(Data provided)

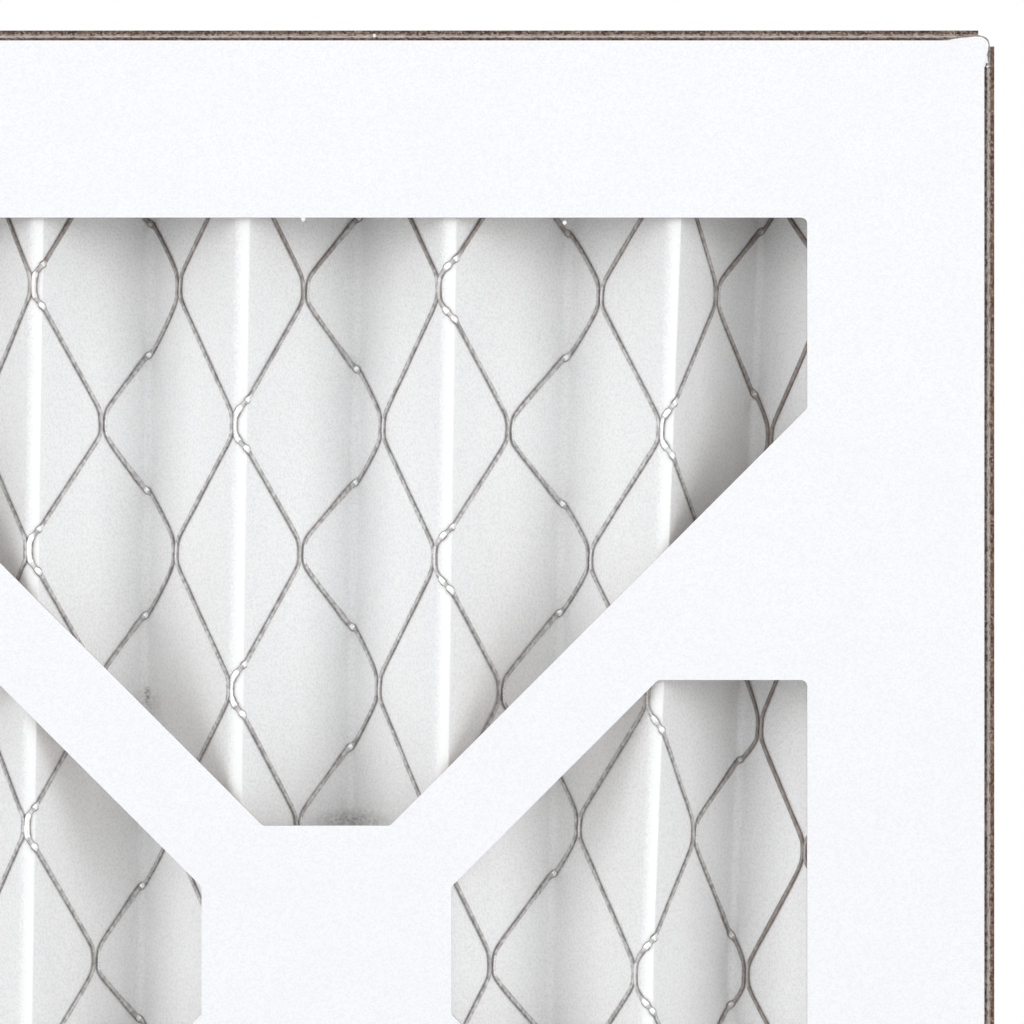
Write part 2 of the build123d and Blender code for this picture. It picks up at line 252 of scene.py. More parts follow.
class Nodes:
    """The node tree of one material, with sockets and plain numbers taken alike."""

    def __init__(self, name):
        self.material = bpy.data.materials.new(name)
        self.material.use_nodes = True
        self.tree = self.material.node_tree
        self.shader = self.tree.nodes["Principled BSDF"]
        geometry = self.add("ShaderNodeNewGeometry")
        self.place = self.scaled(geometry.outputs["Position"], 1 / MM)
        self.x, self.y, self.z = self.split(self.place)
        self.normal_x, self.normal_y, self.normal_z = self.split(geometry.outputs["True Normal"])

    def add(self, kind):
        return self.tree.nodes.new(kind)

    def join(self, value, socket):
        if isinstance(value, bpy.types.NodeSocket):
            self.tree.links.new(value, socket)
        else:
            socket.default_value = value

    def scaled(self, vector, factor):
        node = self.add("ShaderNodeVectorMath")
        node.operation = "SCALE"
        self.join(vector, node.inputs[0])
        node.inputs["Scale"].default_value = factor
        return node.outputs[0]

    def stretched(self, factors):
        node = self.add("ShaderNodeVectorMath")
        node.operation = "MULTIPLY"
        self.join(self.place, node.inputs[0])
        node.inputs[1].default_value = factors
        return node.outputs[0]

    def split(self, vector):
        node = self.add("ShaderNodeSeparateXYZ")
        self.join(vector, node.inputs[0])
        return node.outputs[0], node.outputs[1], node.outputs[2]

    def math(self, operation, *values):
        node = self.add("ShaderNodeMath")
        node.operation = operation
        for value, socket in zip(values, node.inputs):
            self.join(value, socket)
        return node.outputs[0]

    def most(self, *values):
        result = values[0]
        for value in values[1:]:
            result = self.math("MAXIMUM", result, value)
        return result

    def product(self, *values):
        result = values[0]
        for value in values[1:]:
            result = self.math("MULTIPLY", result, value)
        return result

    def above(self, value, limit):
        return self.math("GREATER_THAN", value, limit)

    def below(self, value, limit):
        return self.math("LESS_THAN", value, limit)

    def size(self, value):
        return self.math("ABSOLUTE", value)

    def away(self, value, middle):
        """How far a value is from another, either way."""
        return self.size(self.math("SUBTRACT", value, middle))

    def noise(self, scale, detail=3.0, stretch=(1, 1, 1), roughness=0.55):
        """Noise from 0 to 1 whose grains are about 1 / scale mm across."""
        node = self.add("ShaderNodeTexNoise")
        node.inputs["Scale"].default_value = scale
        node.inputs["Detail"].default_value = detail
        node.inputs["Roughness"].default_value = roughness
        self.join(self.stretched(stretch), node.inputs["Vector"])
        return node.outputs[0]

    def remap(self, value, low, high, to_low=0.0, to_high=1.0):
        node = self.add("ShaderNodeMapRange")
        for number, item in enumerate((value, low, high, to_low, to_high)):
            self.join(item, node.inputs[number])
        return node.outputs[0]

    def blend(self, share, low, high):
        """A colour between two others."""
        node = self.add("ShaderNodeMix")
        node.data_type = "RGBA"
        self.join(share, node.inputs["Factor"])
        for item, socket in ((low, node.inputs[6]), (high, node.inputs[7])):
            self.join((*item, 1) if isinstance(item, tuple) else item, socket)
        return node.outputs[2]

    def bump(self, height, distance, strength=1.0):
        """Unevenness of the surface, whose distance is in millimetres."""
        node = self.add("ShaderNodeBump")
        node.inputs["Strength"].default_value = strength
        node.inputs["Distance"].default_value = distance * MM
        self.join(height, node.inputs["Height"])
        self.join(node.outputs[0], self.shader.inputs["Normal"])

    def spot(self, x, z, half_width, half_height):
        """1 in the middle of an ellipse seen from the front, falling to 0 at its edge."""
        across = self.math("DIVIDE", self.math("SUBTRACT", self.x, x), half_width)
        upward = self.math("DIVIDE", self.math("SUBTRACT", self.z, z), half_height)
        squares = self.math("ADD", self.product(across, across), self.product(upward, upward))
        return self.remap(self.math("SQRT", squares), 0.0, 1.0, 1.0, 0.0)

    def finish(self, colour, roughness, metallic=0.0, specular=0.3):
        self.join(colour, self.shader.inputs["Base Color"])
        self.join(roughness, self.shader.inputs["Roughness"])
        self.shader.inputs["Metallic"].default_value = metallic
        self.shader.inputs["Specular IOR Level"].default_value = specular
        return self.material


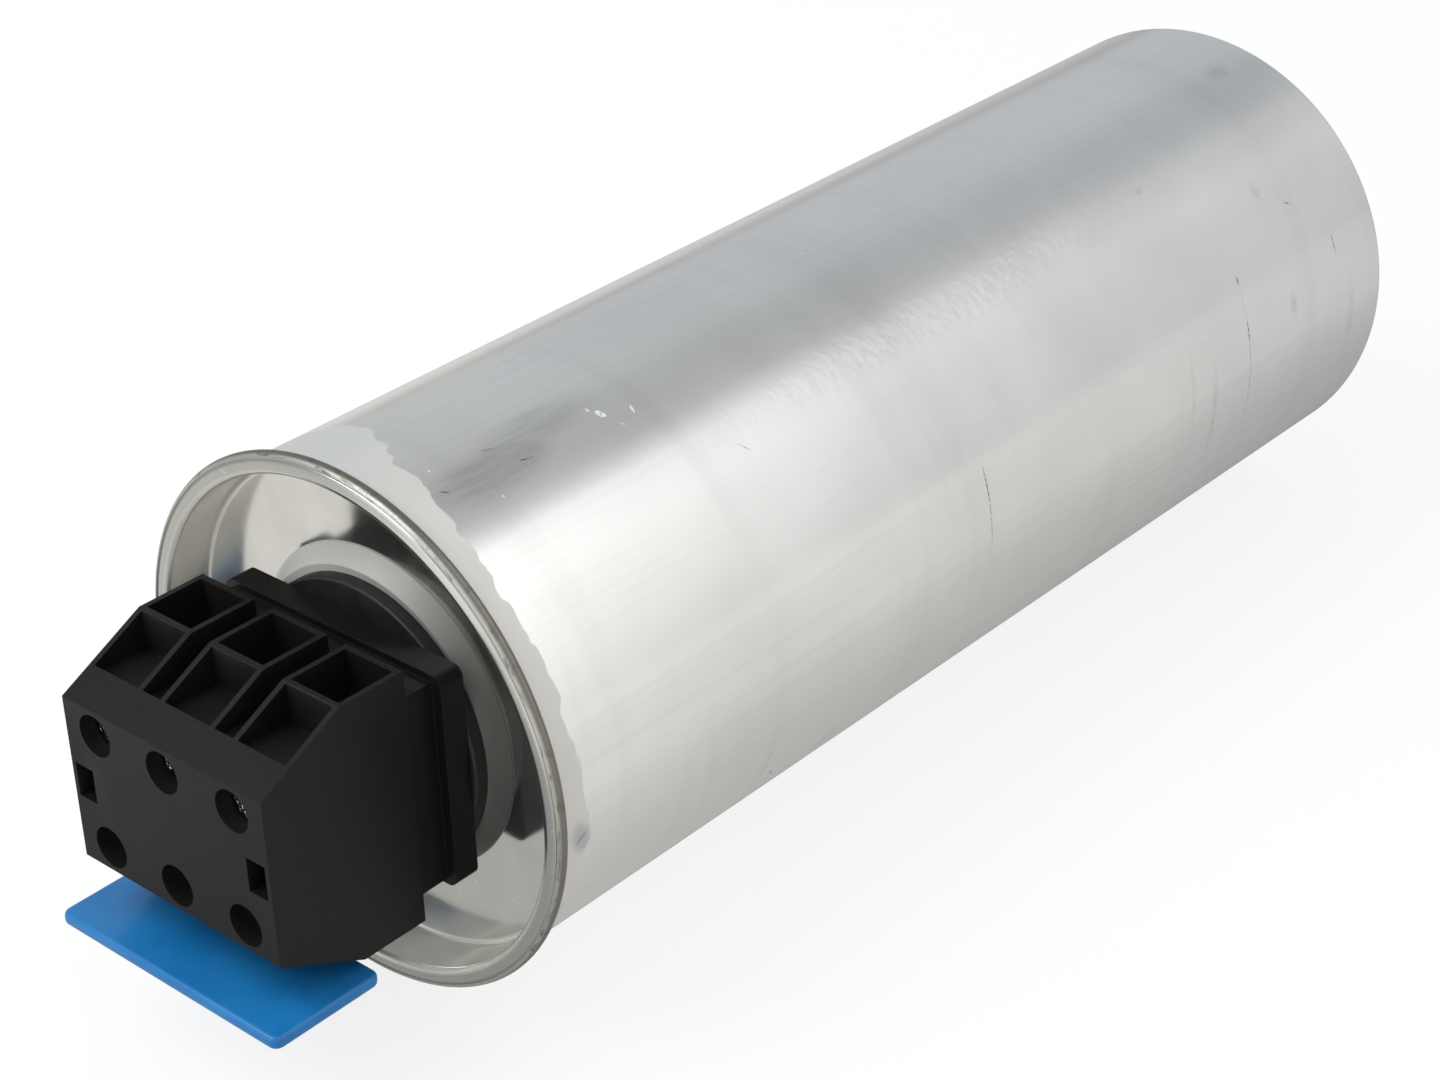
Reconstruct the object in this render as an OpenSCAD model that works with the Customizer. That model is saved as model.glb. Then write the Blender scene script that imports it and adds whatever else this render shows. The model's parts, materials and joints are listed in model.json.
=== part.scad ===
// Three-phase power factor correction capacitor: a drawn aluminium can with a threaded
// stud in its base, a lid rolled into the can's rim, and a terminal block on the lid.
// The pieces are modelled standing on the base (Z along the can, Y the height of the
// terminal block) and lay() puts the finished part on its side, with the block upright.

/* [Can] */
// Outer diameter of the can
can_d = 116; // [100:1:136]
// Wall thickness of the can
can_wall = 1; // [0.8:0.1:1.4]
// Length of the can, from the seat of the base to the crest of the rim
can_h = 313; // [280:1:380]
// Thickness of the base
base_t = 2.5; // [2:0.1:4]
// Outer radius of the edge between base and wall
base_edge_r = 1.8; // [1:0.1:2.4]

/* [Stud] */
// Diameter of the fixing stud over its thread
stud_d = 12; // [8:1:16]
// Length of the fixing stud
stud_l = 16; // [12:1:25]
// Chamfer at the tip of the stud
stud_tip = 1; // [0.5:0.1:2]

/* [Lid and seam] */
// Sheet thickness of the lid
lid_t = 0.9; // [0.7:0.1:1]
// Depth of the lid's floor below the crest of the rim
lid_depth = 11.8; // [10:0.1:14]
// How far the lid's raised middle stands out beyond the rubber seal on it
plateau_over = 0.5; // [0.5:0.5:6]
// Height of the raised middle above the lid's floor
plateau_h = 3.8; // [2.5:0.1:5]
// Slope of the step between floor and raised middle, in degrees
plateau_slope = 50; // [45:5:75]
// Radius of the bends of that step
plateau_bend = 1.2; // [1:0.1:2]
// Radius of the bend between the lid's floor and its upright wall
lid_bend = 1.3; // [1:0.1:2]
// How far the rim stands out beyond the can
rim_over = 3; // [2.8:0.1:4]
// Radius of the rim's inner edge
rim_inner_r = 1.6; // [1.2:0.1:2]
// Fall of the rim from its crest to its outer fold, in degrees
rim_fall = 8; // [4:1:15]
// Radius of the bend at the foot of the can's flange
flange_bend = 0.5; // [0.3:0.1:0.8]
// Play between the layers of the seam
seam_gap = 0.07; // [0.05:0.01:0.1]
// Thickness of the sealing compound in the seam
compound_t = 0.2; // [0.1:0.05:0.3]
// Gap between the lid's folded edge and the can's wall
fold_gap = 0.3; // [0.2:0.05:0.5]

/* [Seal under the terminals] */
// Radius of the round seal
seal_r = 33.5; // [31:0.5:35]
// Thickness of the round seal
seal_t = 3.2; // [2:0.1:5]
// Radius of the collars that line the holes of the lid
collar_r = 6.5; // [5.5:0.1:7.5]
// Length of the collars below the seal
collar_l = 5; // [4:0.5:7]

/* [Terminal base] */
// Width of the flange
flange_w = 63.8; // [62:0.2:68]
// Height of the flange
flange_h = 50.6; // [48.4:0.2:54]
// Thickness of the flange
flange_t = 6.2; // [4:0.2:8]
// Radius of the flange's corners
flange_r = 2.5; // [1:0.1:3]
// Height of the neck, across the block
neck_h = 47.4; // [44:0.2:48]
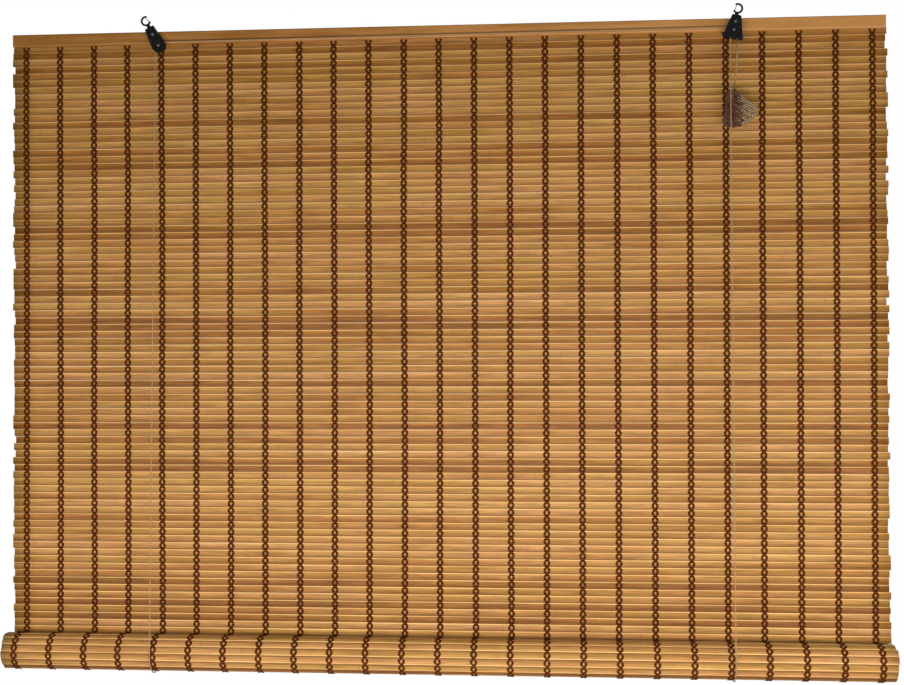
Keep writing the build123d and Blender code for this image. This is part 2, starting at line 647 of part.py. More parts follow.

(Your goal)
Copy out every entry again, exactly as it was given.

(Full response)
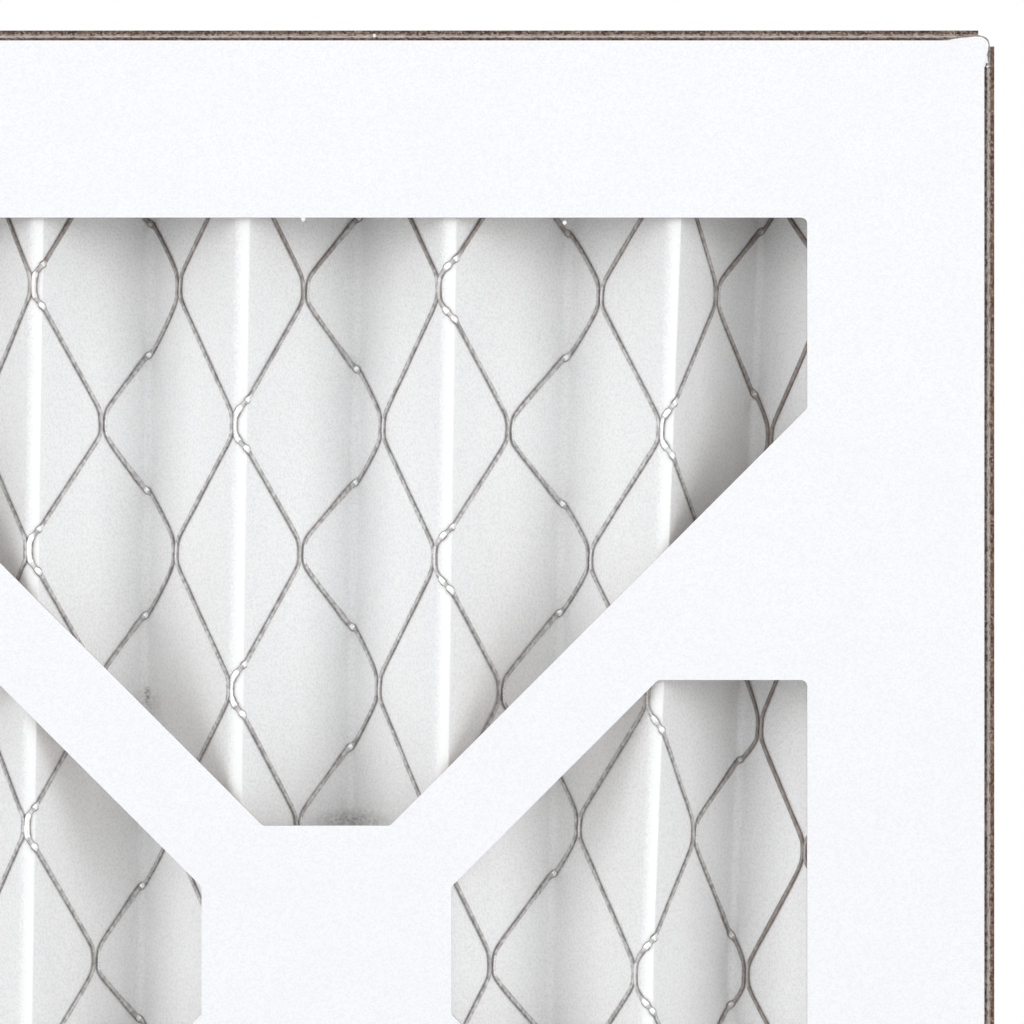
Write part 2 of the build123d and Blender code for this picture. It picks up at line 252 of scene.py. More parts follow.
class Nodes:
    """The node tree of one material, with sockets and plain numbers taken alike."""

    def __init__(self, name):
        self.material = bpy.data.materials.new(name)
        self.material.use_nodes = True
        self.tree = self.material.node_tree
        self.shader = self.tree.nodes["Principled BSDF"]
        geometry = self.add("ShaderNodeNewGeometry")
        self.place = self.scaled(geometry.outputs["Position"], 1 / MM)
        self.x, self.y, self.z = self.split(self.place)
        self.normal_x, self.normal_y, self.normal_z = self.split(geometry.outputs["True Normal"])

    def add(self, kind):
        return self.tree.nodes.new(kind)

    def join(self, value, socket):
        if isinstance(value, bpy.types.NodeSocket):
            self.tree.links.new(value, socket)
        else:
            socket.default_value = value

    def scaled(self, vector, factor):
        node = self.add("ShaderNodeVectorMath")
        node.operation = "SCALE"
        self.join(vector, node.inputs[0])
        node.inputs["Scale"].default_value = factor
        return node.outputs[0]

    def stretched(self, factors):
        node = self.add("ShaderNodeVectorMath")
        node.operation = "MULTIPLY"
        self.join(self.place, node.inputs[0])
        node.inputs[1].default_value = factors
        return node.outputs[0]

    def split(self, vector):
        node = self.add("ShaderNodeSeparateXYZ")
        self.join(vector, node.inputs[0])
        return node.outputs[0], node.outputs[1], node.outputs[2]

    def math(self, operation, *values):
        node = self.add("ShaderNodeMath")
        node.operation = operation
        for value, socket in zip(values, node.inputs):
            self.join(value, socket)
        return node.outputs[0]

    def most(self, *values):
        result = values[0]
        for value in values[1:]:
            result = self.math("MAXIMUM", result, value)
        return result

    def product(self, *values):
        result = values[0]
        for value in values[1:]:
            result = self.math("MULTIPLY", result, value)
        return result

    def above(self, value, limit):
        return self.math("GREATER_THAN", value, limit)

    def below(self, value, limit):
        return self.math("LESS_THAN", value, limit)

    def size(self, value):
        return self.math("ABSOLUTE", value)

    def away(self, value, middle):
        """How far a value is from another, either way."""
        return self.size(self.math("SUBTRACT", value, middle))

    def noise(self, scale, detail=3.0, stretch=(1, 1, 1), roughness=0.55):
        """Noise from 0 to 1 whose grains are about 1 / scale mm across."""
        node = self.add("ShaderNodeTexNoise")
        node.inputs["Scale"].default_value = scale
        node.inputs["Detail"].default_value = detail
        node.inputs["Roughness"].default_value = roughness
        self.join(self.stretched(stretch), node.inputs["Vector"])
        return node.outputs[0]

    def remap(self, value, low, high, to_low=0.0, to_high=1.0):
        node = self.add("ShaderNodeMapRange")
        for number, item in enumerate((value, low, high, to_low, to_high)):
            self.join(item, node.inputs[number])
        return node.outputs[0]

    def blend(self, share, low, high):
        """A colour between two others."""
        node = self.add("ShaderNodeMix")
        node.data_type = "RGBA"
        self.join(share, node.inputs["Factor"])
        for item, socket in ((low, node.inputs[6]), (high, node.inputs[7])):
            self.join((*item, 1) if isinstance(item, tuple) else item, socket)
        return node.outputs[2]

    def bump(self, height, distance, strength=1.0):
        """Unevenness of the surface, whose distance is in millimetres."""
        node = self.add("ShaderNodeBump")
        node.inputs["Strength"].default_value = strength
        node.inputs["Distance"].default_value = distance * MM
        self.join(height, node.inputs["Height"])
        self.join(node.outputs[0], self.shader.inputs["Normal"])

    def spot(self, x, z, half_width, half_height):
        """1 in the middle of an ellipse seen from the front, falling to 0 at its edge."""
        across = self.math("DIVIDE", self.math("SUBTRACT", self.x, x), half_width)
        upward = self.math("DIVIDE", self.math("SUBTRACT", self.z, z), half_height)
        squares = self.math("ADD", self.product(across, across), self.product(upward, upward))
        return self.remap(self.math("SQRT", squares), 0.0, 1.0, 1.0, 0.0)

    def finish(self, colour, roughness, metallic=0.0, specular=0.3):
        self.join(colour, self.shader.inputs["Base Color"])
        self.join(roughness, self.shader.inputs["Roughness"])
        self.shader.inputs["Metallic"].default_value = metallic
        self.shader.inputs["Specular IOR Level"].default_value = specular
        return self.material


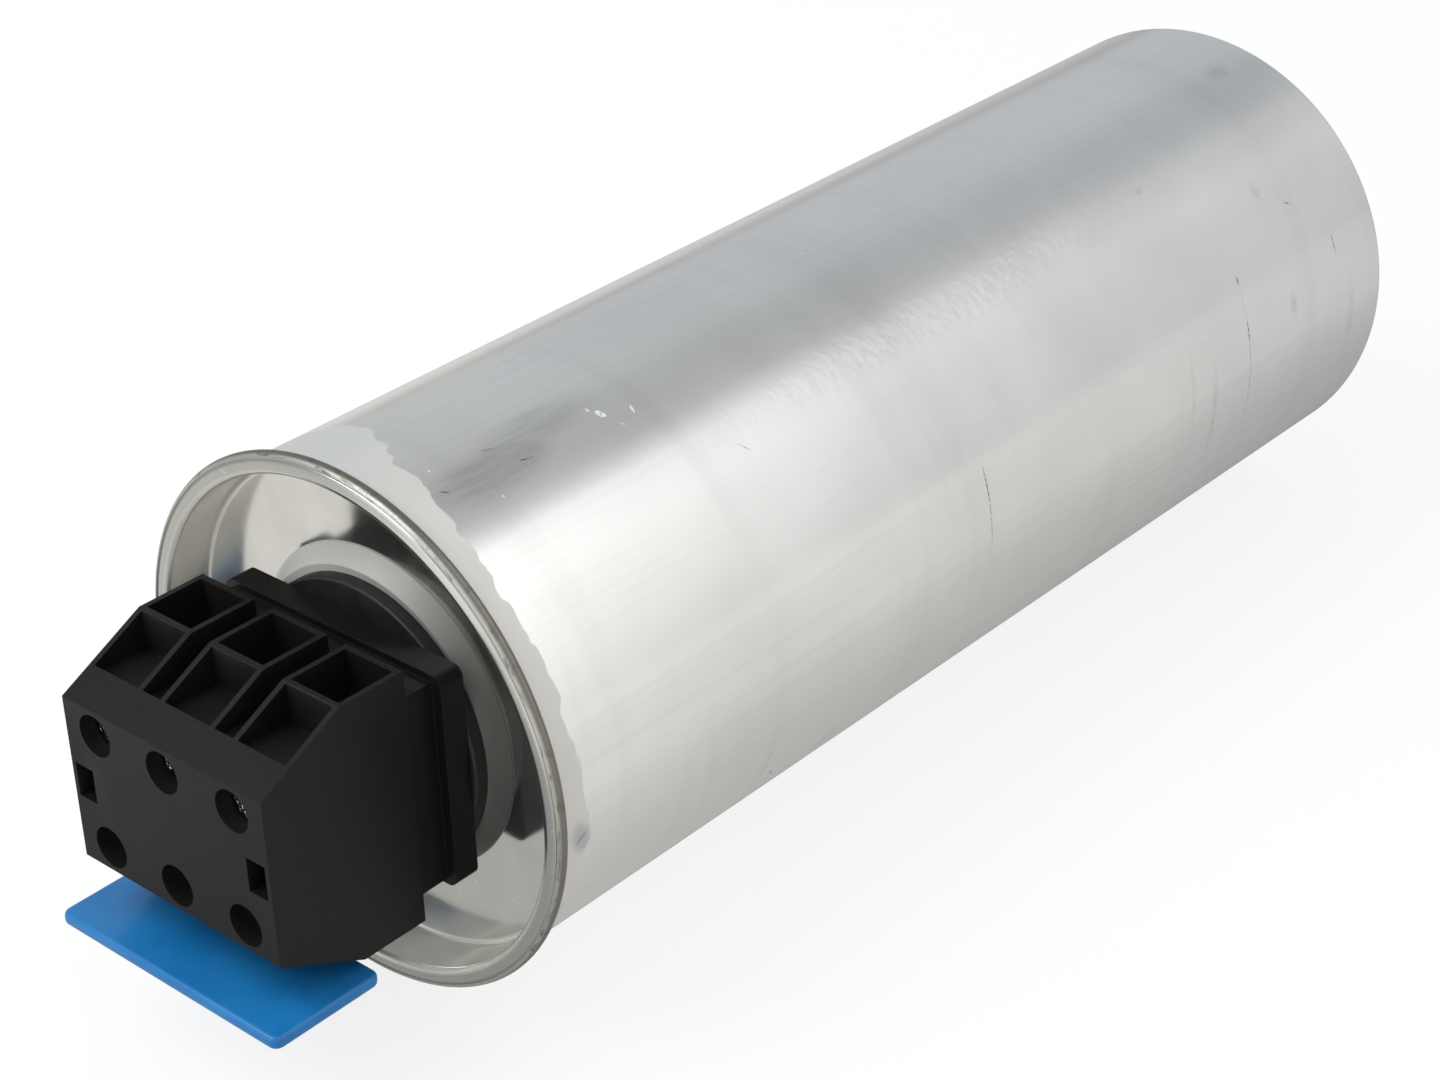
Reconstruct the object in this render as an OpenSCAD model that works with the Customizer. That model is saved as model.glb. Then write the Blender scene script that imports it and adds whatever else this render shows. The model's parts, materials and joints are listed in model.json.
=== part.scad ===
// Three-phase power factor correction capacitor: a drawn aluminium can with a threaded
// stud in its base, a lid rolled into the can's rim, and a terminal block on the lid.
// The pieces are modelled standing on the base (Z along the can, Y the height of the
// terminal block) and lay() puts the finished part on its side, with the block upright.

/* [Can] */
// Outer diameter of the can
can_d = 116; // [100:1:136]
// Wall thickness of the can
can_wall = 1; // [0.8:0.1:1.4]
// Length of the can, from the seat of the base to the crest of the rim
can_h = 313; // [280:1:380]
// Thickness of the base
base_t = 2.5; // [2:0.1:4]
// Outer radius of the edge between base and wall
base_edge_r = 1.8; // [1:0.1:2.4]

/* [Stud] */
// Diameter of the fixing stud over its thread
stud_d = 12; // [8:1:16]
// Length of the fixing stud
stud_l = 16; // [12:1:25]
// Chamfer at the tip of the stud
stud_tip = 1; // [0.5:0.1:2]

/* [Lid and seam] */
// Sheet thickness of the lid
lid_t = 0.9; // [0.7:0.1:1]
// Depth of the lid's floor below the crest of the rim
lid_depth = 11.8; // [10:0.1:14]
// How far the lid's raised middle stands out beyond the rubber seal on it
plateau_over = 0.5; // [0.5:0.5:6]
// Height of the raised middle above the lid's floor
plateau_h = 3.8; // [2.5:0.1:5]
// Slope of the step between floor and raised middle, in degrees
plateau_slope = 50; // [45:5:75]
// Radius of the bends of that step
plateau_bend = 1.2; // [1:0.1:2]
// Radius of the bend between the lid's floor and its upright wall
lid_bend = 1.3; // [1:0.1:2]
// How far the rim stands out beyond the can
rim_over = 3; // [2.8:0.1:4]
// Radius of the rim's inner edge
rim_inner_r = 1.6; // [1.2:0.1:2]
// Fall of the rim from its crest to its outer fold, in degrees
rim_fall = 8; // [4:1:15]
// Radius of the bend at the foot of the can's flange
flange_bend = 0.5; // [0.3:0.1:0.8]
// Play between the layers of the seam
seam_gap = 0.07; // [0.05:0.01:0.1]
// Thickness of the sealing compound in the seam
compound_t = 0.2; // [0.1:0.05:0.3]
// Gap between the lid's folded edge and the can's wall
fold_gap = 0.3; // [0.2:0.05:0.5]

/* [Seal under the terminals] */
// Radius of the round seal
seal_r = 33.5; // [31:0.5:35]
// Thickness of the round seal
seal_t = 3.2; // [2:0.1:5]
// Radius of the collars that line the holes of the lid
collar_r = 6.5; // [5.5:0.1:7.5]
// Length of the collars below the seal
collar_l = 5; // [4:0.5:7]

/* [Terminal base] */
// Width of the flange
flange_w = 63.8; // [62:0.2:68]
// Height of the flange
flange_h = 50.6; // [48.4:0.2:54]
// Thickness of the flange
flange_t = 6.2; // [4:0.2:8]
// Radius of the flange's corners
flange_r = 2.5; // [1:0.1:3]
// Height of the neck, across the block
neck_h = 47.4; // [44:0.2:48]
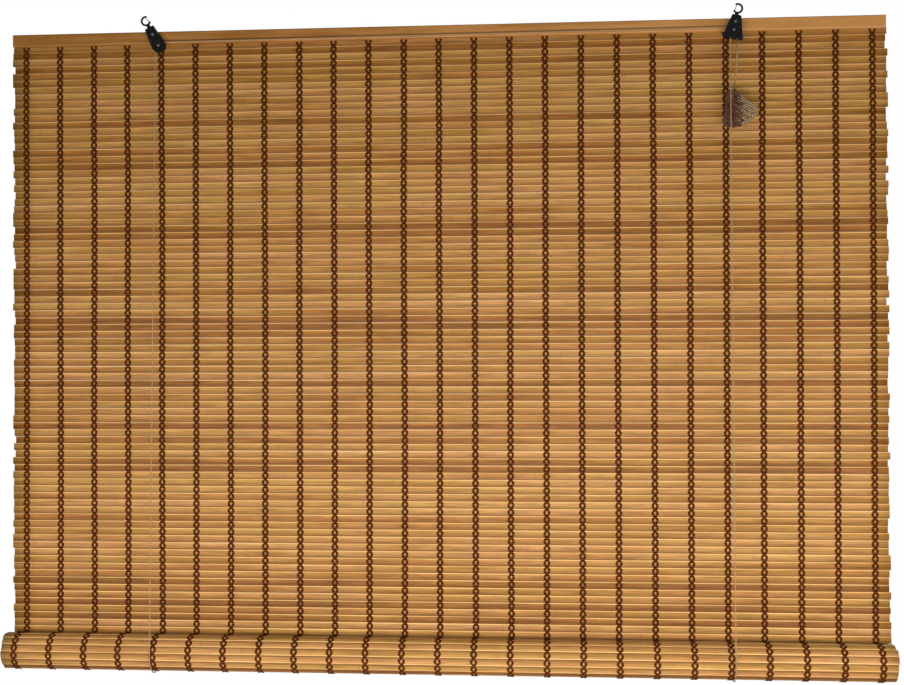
Keep writing the build123d and Blender code for this image. This is part 2, starting at line 647 of part.py. More parts follow.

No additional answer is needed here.